Les Chants De Nihil - Le Tyran Et l’Esthète
Chronique
Les Chants De Nihil Le Tyran Et l’Esthète
Active depuis bientôt quinze ans la formation menée par l’inoxydable Jerry reste malgré les années encore relativement méconnue sur notre territoire, bien qu’ayant déjà quatre albums au compteur et un concept qui sort un peu des sentiers battus vu qu’il lorgne autant du côté de l’érotisme que de l’autoritarisme, en passant par l’histoire locale et ancienne, le religieux comme tant d’autres choses. Car l’entité bretonne n’a jamais eu peur de dérouter son auditoire, n’hésitant pas à composer des morceaux particulièrement longs, à clamer son amour pour sa région natale et à rester fidèle à sa ligne de conduite comme à son label vu que depuis ses débuts c’est Dernier Bastion qui s’est chargé de l’intégralité de ses sorties. Celui-ci ayant récemment raccroché les gants il fallait au groupe un nouveau point de chute et c’est finalement chez celui dirigé par Gérald Milani qu’il a atterrit, et nul doute qu’au niveau de la notoriété cela va lui permettre d’un grimper d’un cran, tant son nom reste obscur voire inconnu pour nombre de personnes.
Cependant malgré toute l’expérience et le vécu de son leader le résultat va être encore un peu trop juste et déséquilibré pour espérer pouvoir franchir un cap, tant certaines longueurs récurrentes vont apparaître une fois encore au grand jour, ainsi qu’un sentiment de trop-plein sur certains passages de par une volonté de trop en faire et de caser le maximum de choses dans l’espace disponible. Pourtant tout n’est pas à jeter loin de là, il suffit d’écouter « Entropie Des Conquêtes Ephémères » qui débute les hostilités pour s’en rendre compte, tant ici l’ambiance est froide, désespérée et mélancolique de par un Metal noir très classique sur la forme comme le fond. Misant sur le tabassage et les blasts de façon quasi-continue on est en présence ici d’une violence exacerbée d’où émerge quelques cassures rythmiques au milieu de ce chaos, où le batteur montre une incroyable énergie et une précision chirurgicale malgré la vitesse engagée. Porté par un chant parfait pour haranguer le public ce premier titre assez dépouillé et primitif réussit parfaitement son coup, et confirme que c’est dans cette formule directe et frontale que le combo est le plus redoutable, car dès la plage suivante (« Ma Doctrine, Ta Vanité ») les choses vont se gâter un peu.

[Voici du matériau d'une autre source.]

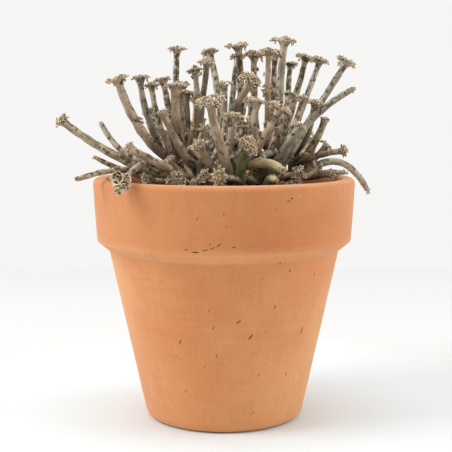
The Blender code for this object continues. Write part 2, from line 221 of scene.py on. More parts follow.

Si le tout démarre sous les meilleurs auspices de par un côté martial affirmé et un chant moyenâgeux qui donne envie d’aller guerroyer, le reste ne va pas être en revanche du même niveau tant l’alternance des passages ultra-rapides et lents à tendance à tomber un peu comme un cheveu sur la soupe, et surtout de façon trop abrupte. C’est sur ce point que se situe la faiblesse majeure de ce cinquième chapitre, ce qui va encore apparaître de façon flagrante sur « L’Adoration De La Terre » (inspiré par « Le Sacre Du Printemps » d’Igor Stravinski - 1913), qui s’ouvre et se conclue de façon particulièrement convaincante (via des riffs coupants et glaciaux posés un tempo lent et rampant), le passage central va lui se contenter de jouer rapidement et très fort sans âme ni passion et finalement faire baisser l’intérêt d’une composition qui avait pourtant de bonnes idées en amont.

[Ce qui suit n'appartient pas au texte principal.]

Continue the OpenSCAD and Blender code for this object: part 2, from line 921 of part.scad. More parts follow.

Heureusement la deuxième moitié de ce disque va être plus inspirée et mémorisable notamment via l’épique et dynamique « Danse Des Morts-Nés », hyper entraînant et varié de par ses nombreux changements rythmiques et qui donne envie d’aller au combat, à l’instar du tout aussi réussi « Ode Aux Résignés » à la fois plus mélancolique et lumineux où l’espoir domine et où ça ne cesse de varier les tempos. Si ce bon moment se partage encore sur le très sobre et bas du front « Lubie Hystérie » à la fois sombre, solaire mais toujours aussi boosté aux amphétamines, ça n’est pas le cas de l’ambitieux « Le Tyran Et l’Esthète » qui veut lui-aussi en faire des tonnes et qui se plante malgré un travail d’écriture recherché. Entre ambiances occultes et religieuses (portées par des voix claires tout en plénitude) et un côté médiéval assumé, le voyage dans le passé n’est pas de tout repos de par son énergie décuplée mais où là-encore le tout a tendance à avoir du mal à s’accorder bon gré mal gré, même si le travail de recherche est toujours à saluer. Et même si ce cru 2021 se finit correctement avec la froide clôture intitulée « Sabordage Du Songeur – Final » où la hargne et la brutalité continue font leur retour, il n’en reste pas moins un sentiment bizarre et mitigé, vu que les mecs sont capables de vraiment bien faire les choses quand ils conservent une certaine facilité dans leur exécution.
Au lieu de cela outre une brutalité parfois trop exacerbée et un déséquilibre des forces en présence ce long-format va demander beaucoup de patience et d’attention pour être totalement assimilé et appréhendé, malgré une certaine originalité qu’il faut en revanche applaudir. Si le tout mérite quand même qu’on s’y attarde et qu’on pose une oreille attentive dessus il est hélas certain qu’on n’en retiendra pas grand-chose et que le disque sera vite oublié une fois arrivé à son terme, et ne sera pas remis souvent dans la platine. Si ça fait le métier avec passion et sérieux ça reste néanmoins bien loin des ténors du genre en France, et malgré son ancienneté et son vécu il est sûr que l’entité va rester calée encore quelques temps dans la deuxième division du genre, endroit d’où il lui sera difficile de s’extraire malgré toute sa meilleure volonté et sa persévérance acharnée.